SimTown received generally positive reviews from critics. The game was considered as accessible and educational for children, with some critics also describing it as educational and an introduction to resource management and city building game mechanics. PC Gamer viewed the game as easy to learn, featuring houses and attractions that were appealing to children and would help them express their creativity. PC Games UK found the game's interface was designed in a helpful and easy way for children to understand. However, some critics viewed elements of gameplay as cumbersome, with CD-ROM Today describing placing paths as "frustrating" and removing rubble as "tedious".
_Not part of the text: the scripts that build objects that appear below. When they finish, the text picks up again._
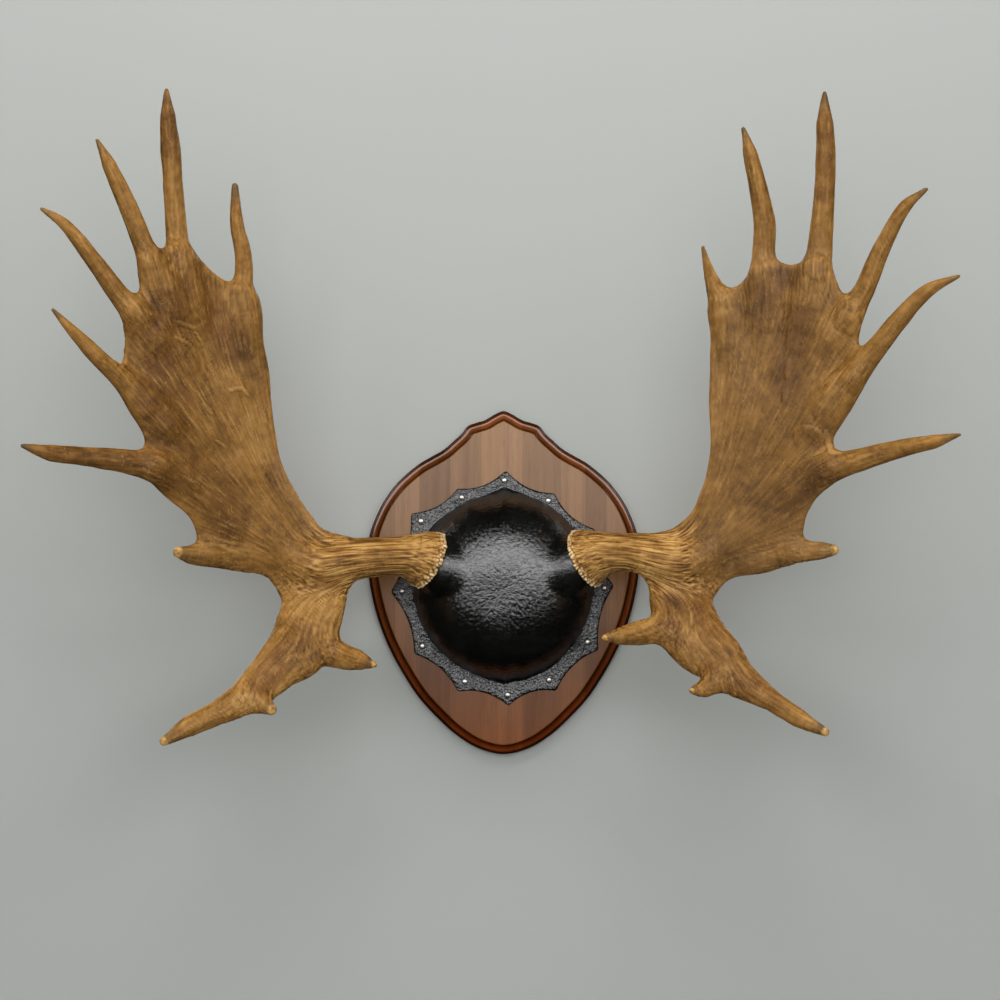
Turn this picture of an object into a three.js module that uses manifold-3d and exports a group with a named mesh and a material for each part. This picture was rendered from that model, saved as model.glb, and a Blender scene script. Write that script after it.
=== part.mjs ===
// A pair of moose antlers on a leather-covered skull boss, mounted on a walnut wall shield.
//
// Millimetres, +Z up. The wall is the plane y = 0 and the mount faces -Y, so a point's
// distance in front of the wall is called "forward" and becomes y = -forward.
// The origin is the centre of the shield's back face.

import * as THREE from 'three';
import { mergeVertices } from 'three/addons/utils/BufferGeometryUtils.js';
import Module from 'manifold-3d';

const wasm = await Module();
wasm.setup();

// ---------------------------------------------------------------- driving sizes

const GAP = 0.3;                     // clearance kept between touching pieces

const SHIELD_THICKNESS = 20;
const SHIELD_STEPS = 60;             // points round the shield's edge

const LEATHER_THICKNESS = 2;
const BOSS_RADIUS = 114;             // half width of the domed boss at its foot
const BOSS_HEIGHT = 88;              // from the shield's face to the crown
const BOSS_STRETCH = 1.03;           // the boss is this much taller than wide
const BOSS_FULLNESS = 3;             // 2 is an ellipsoid, more is a flatter crown
const BOSS_CENTRE_Z = -3;

const TACK_HEAD_RADIUS = 4;
const TACK_HEAD_HEIGHT = 2.4;
const TACK_SHANK_RADIUS = 0.8;
const TACK_LENGTH = 13;
// tacks and the flange's points as [x, z], clockwise from the top, set out by eye
const TACK_PLACES = [[1, 131], [57, 105], [103, 66], [128, -6], [107, -75], [58, -123], [5, -142],
  [-49, -125], [-103, -80], [-129, -10], [-105, 79], [-53, 109]];
const FLANGE_POINTS = [[3, 144], [65, 115], [117, 69], [141, -3], [121, -85], [67, -137], [6, -156],
  [-58, -138], [-114, -90], [-144, -11], [-118, 89], [-59, 121]];
const SCALLOP_DEPTH = 8;

const PEDICLE_RADIUS = 25;
const PEDICLE_LENGTH = 60;
// leather drawn up round each pedicle: its radius at the burr and at the dome, and its length
const COLLAR = { snug: 27.5, wide: 42, length: 28, belowBurr: 0.6 };

const SCREW_HEAD_RADIUS = 4.5;
const SCREW_SHANK_RADIUS = 2.2;
const BACK_SCREW_LENGTH = 46;
const BACK_SCREW_PLACES = [[0, 48], [-52, -38], [52, -38]];

const HANGER = { z: 150, width: 18, height: 56, thickness: 2, screwOffset: 22.5 };
const HANGER_SCREW_LENGTH = 13;
const KEYHOLE = { mouthZ: -8, mouthRadius: 5.5, slotWidth: 5.4, slotTop: 9 };
const KEYHOLE_POCKET = { width: 15, bottomZ: -15, topZ: 14, depth: 12 };

// ---------------------------------------------------------------- antler skeletons
// Each row is [x, forward, z, half width]. Tine A is the innermost tine of the palm and
// G the lowest outer one; H is the outer brow tine, I the inner one and J its knob.

const LEFT_ANTLER = {
  beam: [
    [-92, 85, 30, 33.5], [-97, 87.6, 32.6, 33], [-103, 91, 33, 28.5], [-128, 101, 36, 23.8],
    [-165, 113, 35, 24.2], [-195, 121, 32, 26], [-228, 125, 28, 31], [-250, 130, 32, 24],
  ],
  tines: {
    A: [[-312, 174, 321, 13], [-314, 179, 362, 11.5], [-314, 187, 401, 10.6],
      [-321, 195, 441, 8.4], [-322, 205, 482, 4.4]],
    B: [[-381, 200, 340, 19], [-389, 206, 398, 14], [-393, 213, 456, 12.2],
      [-397, 224, 524, 12], [-399, 231, 562, 9.4], [-400, 235, 592, 3]],
    C: [[-402, 226, 338, 18], [-420, 234, 388, 13], [-441, 246, 446, 11.6],
      [-464, 260, 500, 8.6], [-477, 268, 528, 2.6]],
    D: [[-408, 236, 293, 19], [-445, 246, 335, 13], [-478, 262, 382, 10.6],
      [-513, 280, 428, 7.2], [-538, 290, 445, 2.6]],
    E: [[-419, 240, 210, 15], [-447, 250, 242, 11.8], [-488, 272, 286, 9.4],
      [-524, 295, 327, 2.6]],
    F: [[-407, 224, 142, 17], [-443, 236, 151, 14.8], [-501, 264, 158, 10.8],
      [-529, 280, 161, 10], [-559, 299, 169, 2.8]],
    G: [[-320, 162, 38, 14.5], [-361, 177, 38, 12.9], [-378, 186, 40, 11.4], [-391, 194, 43, 6.8]],
  },
  brow: {
    H: [[-222, 122, 22, 34], [-231, 135, -17, 38], [-240, 148, -50, 39], [-252, 160, -76, 37],
      [-270, 170, -92, 30], [-292, 182, -114, 25], [-316, 195, -134, 19.8], [-345, 208, -150, 14.4],
      [-374, 222, -163, 13], [-403, 236, -180, 5.5]],
    I: [[-227, 140, -73, 20], [-198, 154, -84, 16], [-178, 166, -88, 13], [-156, 182, -93, 3.5]],
    J: [[-306, 188, -128, 14.5], [-291, 194, -139, 10], [-280, 200, -146, 3.5]],
  },
  // inner edge and outer edge of the palm, from the fork to the roots of the top tines
  palm: [
    [[-195, 125, 57], [-263, 125, -15], 44],
    [[-223, 133, 72], [-291, 138, 12], 38],
    [[-244, 141, 99], [-331, 155, 27], 31],
    [[-260, 147, 128], [-364, 175, 50], 26],
    [[-272, 152, 161], [-380, 195, 86], 23],
    [[-278, 156, 191], [-411, 212, 116], 21],
    [[-281, 160, 222], [-422, 225, 151], 20],
    [[-283, 164, 252], [-430, 235, 189], 19],
    [[-287, 168, 282], [-443, 240, 222], 18],
    [[-292, 171, 306], [-450, 243, 262], 18],
    [[-295, 174, 330], [-448, 245, 300], 18],
    [[-300, 177, 350], [-437, 246, 335], 18],
    [[-328, 186, 364], [-429, 246, 354], 18],
    [[-356, 197, 385], [-428, 246, 375], 18],
    [[-376, 206, 403], [-417, 244, 395], 17],
  ],
  fork: { crotch: [-266.7, -12], underBeam: [-191.6, 15], overBeam: [-191.6, 70], beamFloor: -4 },
};

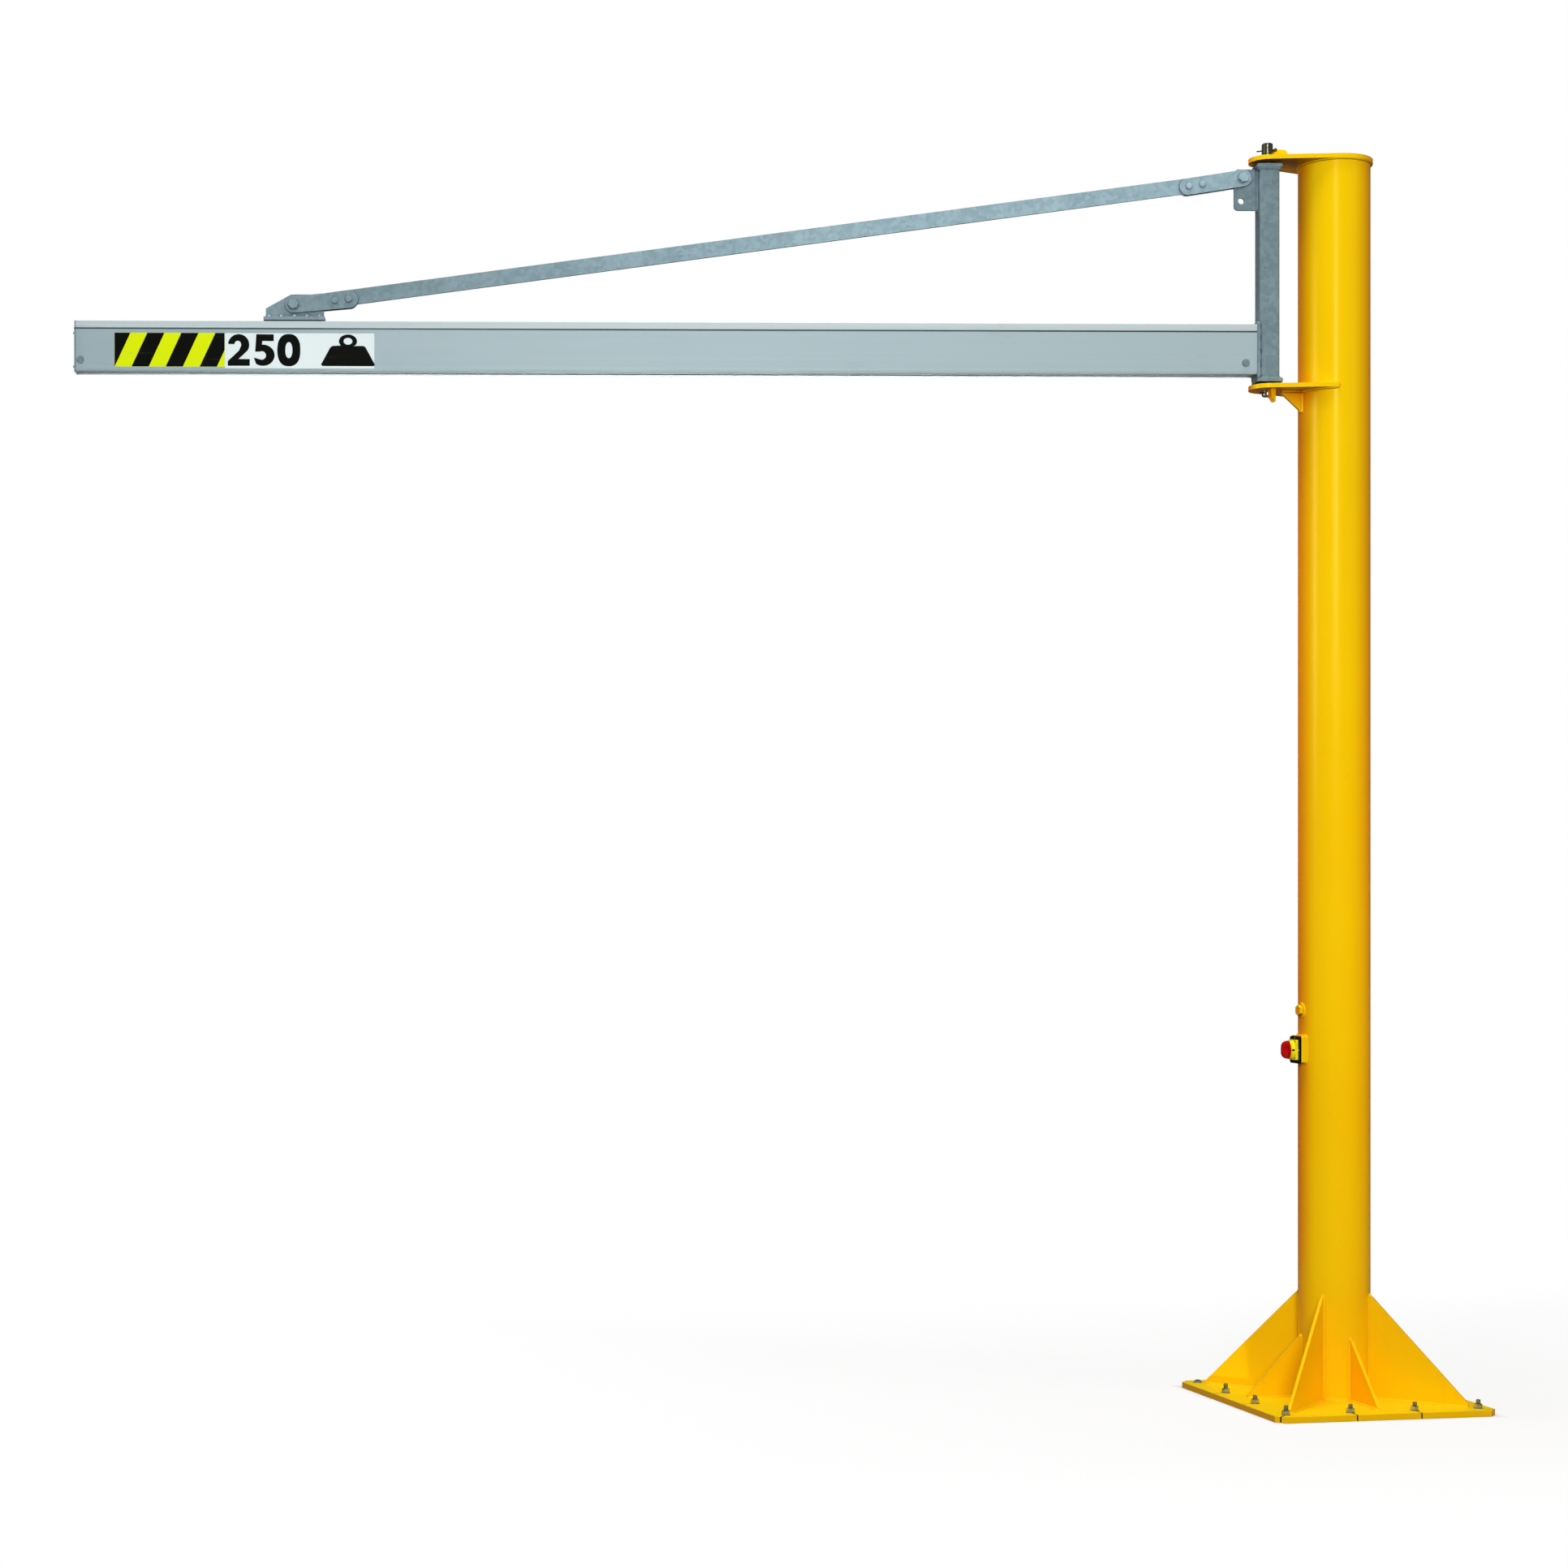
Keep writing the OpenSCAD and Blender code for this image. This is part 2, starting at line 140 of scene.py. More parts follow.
class Value:
    """A number socket. Arithmetic on it adds the Math nodes that it stands for."""

    def __init__(self, finish, socket):
        self.finish = finish
        self.socket = socket

    def math(self, operation, *terms):
        return self.finish.value("ShaderNodeMath", {"operation": operation},
                                 dict(enumerate(terms)))

    def __add__(self, other):
        return self.math("ADD", self, other)

    def __radd__(self, other):
        return self.math("ADD", other, self)

    def __sub__(self, other):
        return self.math("SUBTRACT", self, other)

    def __rsub__(self, other):
        return self.math("SUBTRACT", other, self)

    def __mul__(self, other):
        return self.math("MULTIPLY", self, other)

    def __rmul__(self, other):
        return self.math("MULTIPLY", other, self)

    def __lt__(self, other):
        return self.math("LESS_THAN", self, other)

    def __abs__(self):
        return self.math("ABSOLUTE", self)


FINISHES = {}


class Finish:
    """One material, or the world, and the nodes behind it."""

    def __init__(self, name, holders=bpy.data.materials):
        self.material = FINISHES[name] = holders.new(f"{name}_finish")
        self.material.use_nodes = True
        self.tree = self.material.node_tree
        self.tree.nodes.clear()
        self.place = self.add("ShaderNodeTexCoord").outputs["Object"]

    def add(self, kind, settings=None, inputs=None):
        """Adds a node: its type, then its settings, then its sockets' values or links."""
        node = self.tree.nodes.new(kind)
        for key, value in (settings or {}).items():
            setattr(node, key, value)
        for key, value in (inputs or {}).items():
            if isinstance(value, Value):
                value = value.socket
            if isinstance(value, bpy.types.NodeSocket):
                self.tree.links.new(value, node.inputs[key])
            else:
                node.inputs[key].default_value = value
        return node

    def value(self, kind, settings=None, inputs=None, output=0):
        return Value(self, self.add(kind, settings, inputs).outputs[output])

    def noise(self, where, scale, detail=2.0, roughness=0.5, distortion=0.0):
        return self.value("ShaderNodeTexNoise", {}, {
            "Vector": where, "Scale": scale, "Detail": detail,
            "Roughness": roughness, "Distortion": distortion}, "Fac")

    def ease(self, value, start, end, low=0.0, high=1.0):
        """Smooth step of a value from low at start to high at end."""
        return self.value("ShaderNodeMapRange", {"interpolation_type": "SMOOTHSTEP"}, {
            "Value": value, "From Min": start, "From Max": end, "To Min": low, "To Max": high})

    def mix(self, factor, first, second):
        return self.add("ShaderNodeMix", {"data_type": "RGBA"},
                        {0: factor, 6: first, 7: second}).outputs[2]

    def coats(self, colour, *layers):
        """Lays (mask, colour) layers over a colour, one after another."""
        for mask, over in layers:
            colour = self.mix(mask, colour, over)
        return colour

    def stretch(self, where, *factors):
        return self.add("ShaderNodeMapping", {}, {"Vector": where, "Scale": factors}).outputs[0]

    def split(self, where):
        node = self.add("ShaderNodeSeparateXYZ", {}, {0: where})
        return [Value(self, s) for s in node.outputs]

    def in_jib_frame(self):
        """The row frame's coordinates turned into the jib's own."""
        moved = self.add("ShaderNodeVectorMath", {"operation": "SUBTRACT"},
                         {0: self.place, 1: HINGE}).outputs[0]
        return self.add("ShaderNodeVectorRotate", {"rotation_type": "Z_AXIS"},
                        {"Vector": moved, "Angle": -JIB_TURN}).outputs[0]

    def facing(self):
        return self.split(self.add("ShaderNodeNewGeometry").outputs["True Normal"])

    def edges(self, radius):
        """Near 0 on flat surfaces and rising towards sharp edges and corners."""
        rounded = self.add("ShaderNodeBevel", {"samples": 4}, {"Radius": radius}).outputs[0]
        flat = self.add("ShaderNodeNewGeometry").outputs["Normal"]
        return 1 - self.value("ShaderNodeVectorMath", {"operation": "DOT_PRODUCT"},
                              {0: rounded, 1: flat}, "Value")

    def crevice(self, distance, samples=6):
        """Near 0 in the open and rising towards 1 in corners and under neighbours."""
        return 1 - self.value("ShaderNodeAmbientOcclusion", {"samples": samples},
                              {"Distance": distance}, "AO")

    def scratches(self, where, scale, along, width, amount):
        """Thin lines where a stretched noise crosses its middle, kept only in some places."""
        lines = abs(self.noise(self.stretch(where, *along), scale, 2.0, 0.55, 0.6) - 0.5)
        thin = self.ease(lines, width, 0.0)
        kept = self.ease(self.noise(where, scale * 0.6, 1.0), 1.0 - amount, 1.06 - amount)
        return thin * kept

    def surface(self, relief, depth, strength, **inputs):
        """Closes the material with a bumped Principled surface; names use _ for a space."""
        named = {key.replace("_", " "): value for key, value in inputs.items()}
        named["Normal"] = self.add("ShaderNodeBump", {}, {
            "Height": relief, "Distance": depth, "Strength": strength}).outputs[0]
        shader = self.add("ShaderNodeBsdfPrincipled", {}, named)
        self.add("ShaderNodeOutputMaterial", {}, {"Surface": shader.outputs[0]})


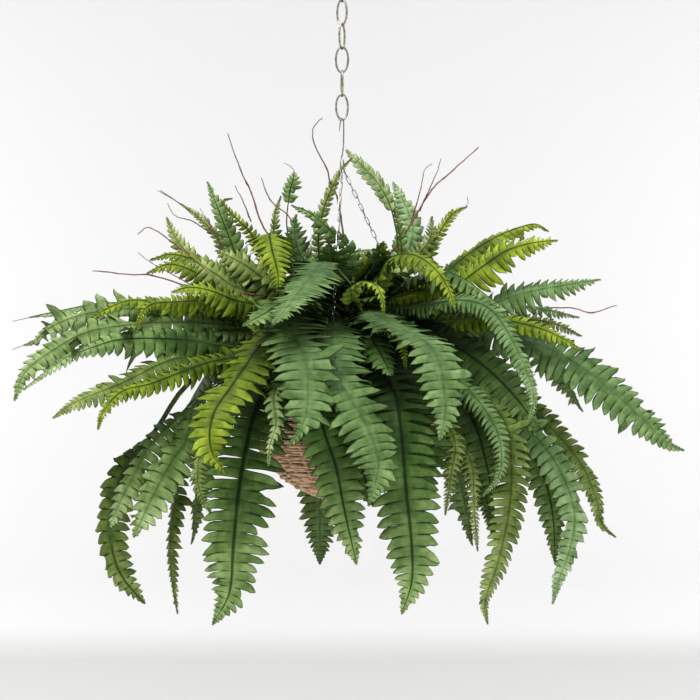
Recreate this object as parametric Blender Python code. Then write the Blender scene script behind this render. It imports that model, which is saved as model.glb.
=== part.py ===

The visual presentation was generally praised. Next Generation considered the graphics SimTown conformed to a "usual high standard" of Maxis titles, and PC Games UK praised the variety and "enchanting" level of detail of buildings and their interiors. Some highlighted the inclusion of personalisation features for individual characters, with PC Games UK writing that it gave players a level of interaction not shared by earlier Sim titles.

Reviewers considered the content and gameplay options of SimTown was limited. Next Generation found the game to be "boring and repetitive" due to a lack of building options, and PC Gamer felt once players had added available houses, there was little to do or accomplish. PC Games UK also noted that whilst the game was "fun at first" for adults, it was too easy compared to SimCity and unlikely to sustain long-term interest. Several reviewers experienced performance issues and found the game slow to play on older systems.

Review scores
| Publication | Score |
|---|---|
| AllGame | 4/5 |
| Hyper | 75% |
| Next Generation | 1/5 |
| PC Gamer (US) | 76% |
| CD-ROM Today | 3/5 |
| Electronic Games | B+ |
| Mac User | 3.5/5 |
| PC Games Magazine UK | 76% |

=== Retrospective reception ===

Several critics have identified the design of SimTown was an early influence on the design of the 1999 Maxis video game The Sims, with media professor Tanja Sihvonen describing it as an "important precursor", and Game Informer writing that it "almost plays like a prototype" of The Sims due to its management of neighborhoods and people.